Pastor Leomar Fenner – Comunidade Evangélica (IECLB)
Muralhas, paredes, cercas e divisórias têm razão de ser? Na década de 1980 aprendemos a cantar com as comunidades no Brasil o hino “Utopia”, gravado pelo cantor Zé Vicente. Ele diz em uma parte que vamos cantar “quando as cercas caírem no chão, quando as mesas se encherem de pão... Quando os muros que cercam jardins, destruídos, então os jasmins vão perfumar”. Não resta dúvida, havia a opinião de que existiam muros e cercas que impediam o cantar alegremente. O contexto era a existência de muitas famílias que queriam ter acesso a uma casa para morar e a terra para plantar. Propunha-se uma reforma agrária e uma reforma urbana.
As reformas não aconteceram na proporção que desejavam os movimentos sociais que a propunham. Houve, porém, cercas que caíram e muros que foram destruídos. Grandes fazendas foram desapropriadas e importantes assentamentos foram feitos. Hoje famílias assentadas, graças a esse movimento, sustentam, por exemplo, o título de maiores produtores de arroz sem agrotóxico na América Latina. São eles responsáveis por colocar no mercado consumidor interno e até externo um variado estoque de alimento de origem agroecológica.

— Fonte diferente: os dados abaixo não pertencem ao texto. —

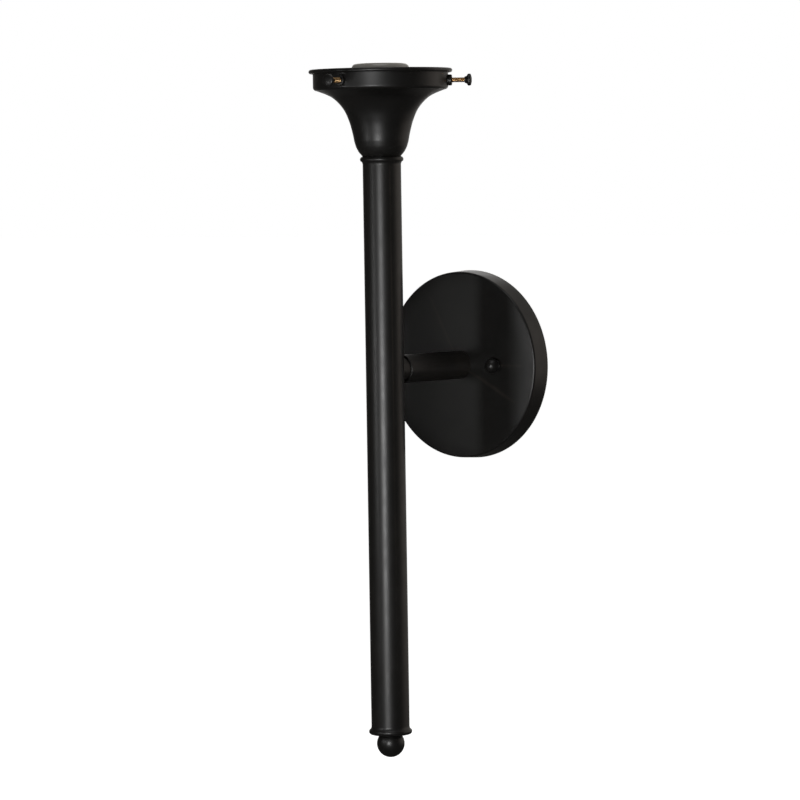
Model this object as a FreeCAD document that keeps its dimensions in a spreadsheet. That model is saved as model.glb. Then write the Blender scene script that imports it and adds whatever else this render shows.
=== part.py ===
import FreeCAD, Part
import math
import os
import Sketcher
from FreeCAD import Placement, Rotation, Vector

# A torch wall light without its glass: a round wall canopy, a short arm, a plumb stem with a
# turned collar at each end, a ball finial below, and on top a bell shaped shade holder with
# three thumbscrews round a porcelain lampholder.
#
# Millimetres. The origin is on the wall, at the centre of the canopy's back, on the arm's
# axis. +Z is up, +X is to the right seen from the room, and the room is towards -Y.

SIZES = {
    # wall canopy and what is behind it
    "canopy_rear_diameter": (127.8, "outside of the canopy at the wall"),
    "canopy_front_diameter": (126.2, "outside of the canopy where the front rounding starts"),
    "canopy_depth": (14.3, "wall to front face"),
    "canopy_sheet": (1.2, "thickness of the spun sheet"),
    "canopy_rounding": (2.0, "outside rounding of the front edge"),
    "stud_spacing": (63.5, "between the two canopy studs"),
    "stud_diameter": (4.17, "canopy stud, 8-32 thread"),
    "stud_reach": (6.0, "stud beyond the front face of the canopy"),
    "stud_nut_flats": (8.7, "locking nut of a stud, across flats"),
    "stud_nut_thickness": (3.0, "locking nut of a stud"),
    "cap_ball_diameter": (9.8, "ball of a cap nut"),
    "cap_neck_diameter": (7.2, "seat of a cap nut on the canopy"),
    "cap_neck_height": (1.6, "collar under the ball of a cap nut"),
    "cap_neck_edge": (0.6, "slope on top of that collar"),
    "cap_waist_diameter": (5.8, "seat of the ball on its collar"),
    "blind_room": (0.5, "blind hole beyond the end of its stud or pipe"),
    "bar_length": (106.0, "crossbar"),
    "bar_width": (19.0, "crossbar"),
    "bar_thickness": (2.0, "crossbar"),
    "box_screw_spacing": (88.9, "slots for the screws into the wall box"),
    "box_slot_width": (4.8, "slot for a box screw"),
    "box_slot_length": (8.6, "slot for a box screw, end to end"),
    "ground_place": (17.5, "ground screw from the middle of the bar"),
    "ground_thread": (4.8, "ground screw, 10-32 thread"),
    "ground_head_flats": (7.9, "hexagon head of the ground screw"),
    "ground_head_height": (3.2, "hexagon head of the ground screw"),
    "ground_wire": (1.4, "bare ground wire"),
    "ground_barrel": (2.6, "crimped barrel of a ring terminal"),
    "ground_barrel_length": (4.5, "crimped barrel of a ring terminal"),
    "ground_loop": (20.0, "lowest run of the ground wire below the arm's axis"),
    "ground_bend": (4.0, "bend radius of the ground wire"),
    "terminal_sheet": (0.8, "thickness of a ring terminal"),
    "terminal_margin": (0.7, "ring terminal or barrel beyond the head or nut on it"),
    # threaded pipe that holds the light together and carries the leads
    "pipe_diameter": (9.6, "threaded pipe, outside"),
    "pipe_bore": (6.6, "threaded pipe, bore"),
    "pipe_nut_flats": (14.3, "hexagon nut on the pipe, across flats"),
    "pipe_nut_thickness": (2.8, "hexagon nut on the pipe"),
    "washer_diameter": (16.0, "lock washer on the pipe"),
    "washer_thickness": (0.9, "lock washer on the pipe"),
    "pipe_end": (0.8, "pipe beyond its nut"),
    "thread_gap": (0.04, "radial clearance of a screwed joint"),
    "fit_gap": (0.08, "radial clearance of a plug in its tube"),
    # arm
    "arm_reach": (95.25, "wall to the axis of the stem"),
    "arm_diameter": (19.05, "arm tube, outside"),
    "arm_wall": (1.6, "arm tube"),
    "arm_edge": (0.6, "rounding of the arm tube's free edge"),
    "neck_diameter": (16.4, "reduced neck between arm tube and stem"),
    "neck_length": (4.6, "neck that shows between arm tube and stem"),
    "neck_plug": (8.0, "neck inside the arm tube"),
    "arm_plug": (5.0, "ring that centres the arm tube on the pipe at the canopy"),
    "arm_pipe_entry": (2.6, "arm pipe inside the stem"),
    # stem
    "stem_diameter": (25.4, "stem tube, outside"),
    "stem_wall": (1.2, "stem tube"),
    "stem_rise": (136.0, "top of the stem tube above the arm's axis"),
    "stem_drop": (237.0, "bottom of the stem tube below the arm's axis"),
    "collar_diameter": (28.8, "widest ring of an end collar"),
    "collar_height": (5.6, "end collar outside the tube"),
    "collar_cove": (3.0, "cove between tube and ring"),
    "collar_face": (24.6, "flat end face of a collar"),
    "collar_plug": (7.0, "collar inside the tube"),
    # ball finial
    "finial_diameter": (18.5, "ball finial"),
    "finial_seat": (6.2, "centre of the ball below its flat seat"),
    "finial_screw_in": (6.5, "pipe inside the ball"),
    # shade holder
    "holder_height": (57.6, "underside of the bell to the top of the lip"),
    "holder_sheet": (1.2, "thickness of the spun sheet"),
    "bowl_round": (10.1, "rounding of the bell's underside"),
    "throat_diameter": (36.0, "bell at the top of the bowl"),
    "band_diameter": (89.5, "cylindrical band"),
    "band_height": (14.0, "foot of the band to the top of the lip"),
    "band_foot_round": (2.4, "rounding at the foot of the band"),
    "lip_diameter": (95.0, "rolled lip"),
    "lip_roll": (1.9, "thickness of the rolled lip"),
    # thumbscrews
    "glass_neck_diameter": (82.55, "glass neck that the screws hold"),
    "screw_height": (8.0, "axis of the thumbscrews below the top of the lip"),
    "screw_thread": (3.5, "thumbscrew, 6-32 thread"),
    "screw_reach": (8.4, "bare thread between boss and head at rest"),
    "screw_point": (0.5, "chamfer of the screw's inner end"),
    "running_gap": (0.05, "radial clearance of a thumbscrew in its boss and in its head"),
    "boss_diameter": (7.3, "threaded boss of a thumbscrew"),
    "boss_height": (2.6, "boss outside the band"),
    "boss_edge": (0.6, "chamfer of a boss"),
    "boss_spigot": (5.2, "boss through the band"),
    "head_diameter": (7.9, "head of a thumbscrew"),
    "head_rim": (2.7, "thickness of the head's rim"),
    "head_cone": (2.0, "cone under the rim"),
    "head_neck": (4.7, "small end of the cone"),
    "head_flare": (4.0, "radius of the hollow cone"),
    "head_dome": (0.5, "crown of the head"),
    "head_grip": (2.4, "thread inside the head"),
    # lampholder
    "lamp_rise": (4.6, "lampholder above the top of the lip"),
    "lamp_diameter": (38.1, "upper barrel of the lampholder"),
    "lamp_height": (44.0, "porcelain body"),
    "lamp_barrel": (20.0, "upper barrel of the lampholder"),
    "lamp_rim_round": (2.6, "rounding of the top rim"),
    "lamp_shoulder": (6.0, "cone between the barrels"),
    "lamp_foot_diameter": (31.0, "lower barrel of the lampholder"),
    "shell_bore": (26.7, "screw shell, inside, for a medium base lamp"),
    "shell_sheet": (0.4, "thickness of the screw shell"),
    "shell_height": (23.0, "screw shell"),
    "shell_depth": (1.8, "top of the screw shell below the rim"),
    "shell_gap": (0.1, "screw shell in the porcelain"),
    "shell_hole": (13.0, "hole in the floor of the screw shell"),
    "contact_width": (5.0, "centre contact"),
    "contact_length": (10.0, "centre contact"),
    "contact_sheet": (0.5, "centre contact"),
    "contact_pocket": (3.2, "pocket for the centre contact under the screw shell"),
    "cap_height": (8.0, "cup of the metal cap under the porcelain"),
    "cap_sheet": (1.0, "sheet of the metal cap"),
    "cap_hub_diameter": (14.0, "threaded hub of the metal cap"),
    "set_screw_thread": (3.0, "set screw in the hub"),
    "cap_screw_thread": (2.8, "screw between cap and porcelain"),
    "cap_screw_place": (10.5, "screw between cap and porcelain, from the axis"),
    "cap_screw_bite": (8.8, "screw inside the porcelain"),
    "cap_screw_head": (5.2, "head of a cap screw"),
    "cap_screw_head_height": (1.7, "head of a cap screw"),
    "terminal_thread": (3.5, "terminal screw"),
    "terminal_head": (6.4, "head of a terminal screw"),
    "terminal_head_height": (1.8, "head of a terminal screw"),
    "terminal_height": (8.0, "terminal screw above the foot of the porcelain"),
    "terminal_recess": (0.6, "flat under a terminal screw's head"),
    "terminal_room": (0.6, "flat beyond the head"),
    # leads
    "lead_diameter": (2.0, "insulated lead"),
    "lead_offset": (1.6, "lead from the axis inside the pipes"),
    "lead_channel": (2.6, "channel in the porcelain for a lead"),
    "lead_terminal": (8.0, "channel from the axis of the lampholder"),
    "lead_bend": (3.2, "bend radius of a lead at the canopy"),
    "lead_sweep": (8.0, "bend radius of a lead from stem to arm"),
    "lead_spread": (35.0, "slope of a lead behind the canopy, degrees from plumb"),
    "connector_mouth": (7.0, "mouth of a wire connector"),
    "connector_diameter": (8.4, "skirt of a wire connector"),
    "connector_skirt": (4.2, "mouth to skirt of a wire connector"),
    "connector_tip": (5.0, "closed end of a wire connector"),
    "connector_length": (17.0, "wire connector"),
    "connector_place": (20.0, "mouth of a wire connector from the arm's axis"),
    "screw_turn": (3.5, "front thumbscrew turned to the right, degrees"),
}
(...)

Falando quase ironicamente, estamos hoje no ponto de precisar pedir ao Zé Vicente que mude a letra de sua música, dizendo que vamos poder cantar felizes quando forem erguidos muros e cercas ao redor dessas iniciativas que produzem alimento sem veneno neste país que é campeão em uso de agrotóxicos. Poderemos cantar felizes quando a Constituição Federal de 1988, que manda criar e demarcar áreas de preservação ambiental e indígenas, de fato representar cerca e muro que evitam a invasão de grandes mineradoras e criadores de gado. Poderemos cantar felizes quando existirem grandes e fortes muralhas ao redor dos lagos de dejetos amontoados por mineradoras, que, por falta de muros adequados, recentemente soterraram povoados inteiros, matando centenas de pessoas.
Precisamos agir com esperteza, como o administrador infiel. Como “filhos da luz” somos chamados a ser luz exatamente nas trevas do mundo. Procuremos, pois, conhecer e ajuntar-nos com organismos que existem em nosso lugar de vida e que foram criados para frear, para colocar barreiras de impedimento, à atuação sem limites de grandes corporações transnacionais, que estão levando o planeta Terra à exaustão.
Que a graça de Deus, que vem do outro lado do muro, nos dê sabedoria, esperteza e gratuidade para o engajamento da luz de Cristo na escuridão do mundo. Amém!